The Metamorphosis of the Devil
Anonimous from Spain Demon, 1701-1800 Valladolid, Museo Nacional de Escultura
From Thomas Mann's Doktor Faustus, 1947
“Had indeed a good fleet brain and gifts graciously granted me from on high, which I could have used in all honesty and modesty, but felt only too well: it is an age when no work is to be done in pious, sober fashion and by proper means, and art has grown impossible sans the Devil's aid.”
Speaking in this excerpt was Schleppfuss, one of the fictitious identities assumed in Mann's novel by Mephistopheles. The name of Mephistopheles, the demonic companion of Doctor Faust, appears for the first time in a German folk tale of 1587, and in the following centuries it spread with slight variations also in other countries’ cultures. It is, in short, a name of demons and satanic spirits. But where does it come from? Probably from Hermes Trismegistus, revered in the classical age as the patron saint of magicians and alchemists.
In the late sixteenth century Mephistopheles made its way into folk tale and Elizabethan theatre, and then into the tragedies of the Sturm und Drang poets.
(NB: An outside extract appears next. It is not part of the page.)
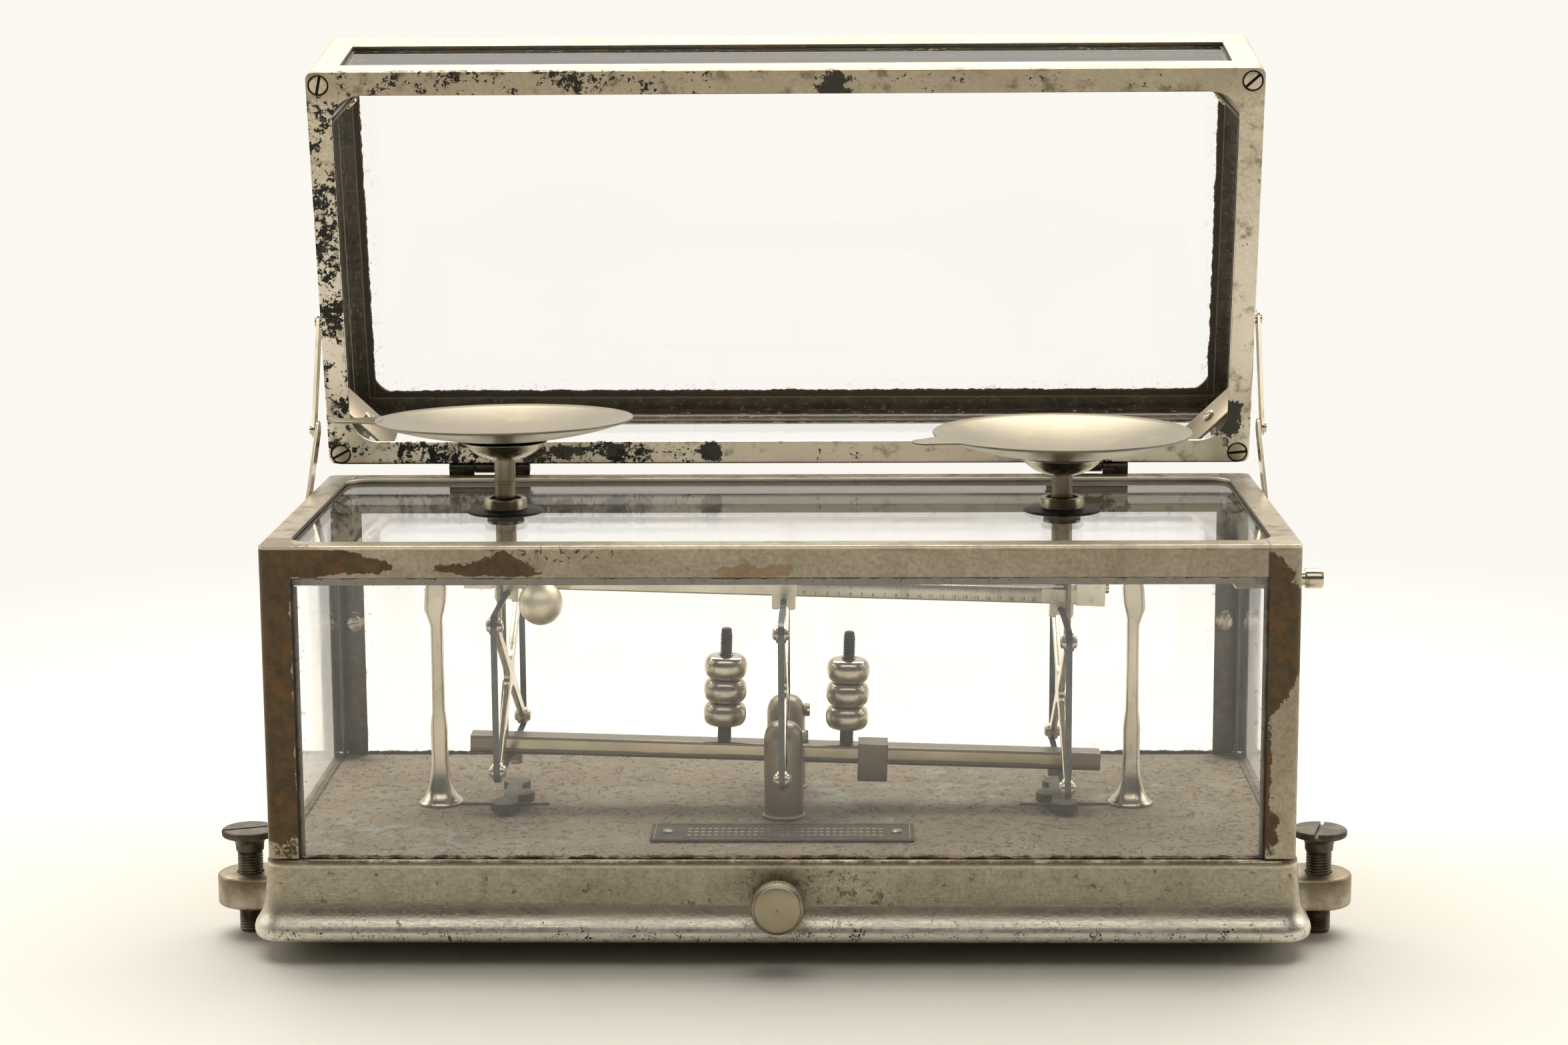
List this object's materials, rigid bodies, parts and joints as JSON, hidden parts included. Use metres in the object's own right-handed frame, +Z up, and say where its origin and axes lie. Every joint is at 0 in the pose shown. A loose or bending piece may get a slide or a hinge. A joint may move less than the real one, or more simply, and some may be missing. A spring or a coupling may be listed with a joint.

Goethe was fascinated by this myth, since his early youth. The work of writing and revising the Faust, which Goethe will finish only shortly before his death, was very long. And the definition of the characters of Faust and Mephistopheles is central to this troubled genesis. On the one hand, the impatient, imperious Faust, who yearns for knowledge, for youthful vigor and enterprise; on the other Mephisto, an apparently servile character, but who pursues the final victory, without ever giving up.
In short, Faust and Mephistopheles as opposite and complementary poles. Norbert Miller, in his essay, identifies in this scheme a tradition that Thomas Mann, in his Doktor Faustus, collects and expands, in an era that had been torn apart first by the horrors of the Great War, then by the October Revolution and finally by the collapse of all Western values determined by the advent of Hitler.
Almost a decade before publishing his old-age masterpiece, Mann had thoroughly examined Goethe's Faust. In an essay on the subject he describes the ambiguous figure of Mephistopheles with interest rather than disapproval, showing respect, almost sympathy. For Mann, that "deformed birth of mud and fire" - these are the words used by Faust to define Mephistopheles - is indeed a repugnant but at the same time grandiose creature: "The mud, that is the cynicism, the filthy wit of the spirit in perennial revolt, intrepid and fiery, animated by a demonic desire for destruction".
Franz Von Stuck's Lucifer, which you can also find in this room, was the centerpiece of a major exhibition in Munich in 1890. A gigantic figure, winged and naked, leans slightly forward. His hallucinated eyes are the only source of light on the canvas. Critics of the time immediately noticed that this Lucifer has none of the diabolical attributes of traditional iconography. Von Stuck had rather referred to the figure of Michelangelo's Pensieroso in the Sistine Chapel, and obviously to Rodin's Thinker, realised just a few years earlier for the Gates of Hell. Common to these figures is the head resting on the hand: the gesture of melancholy.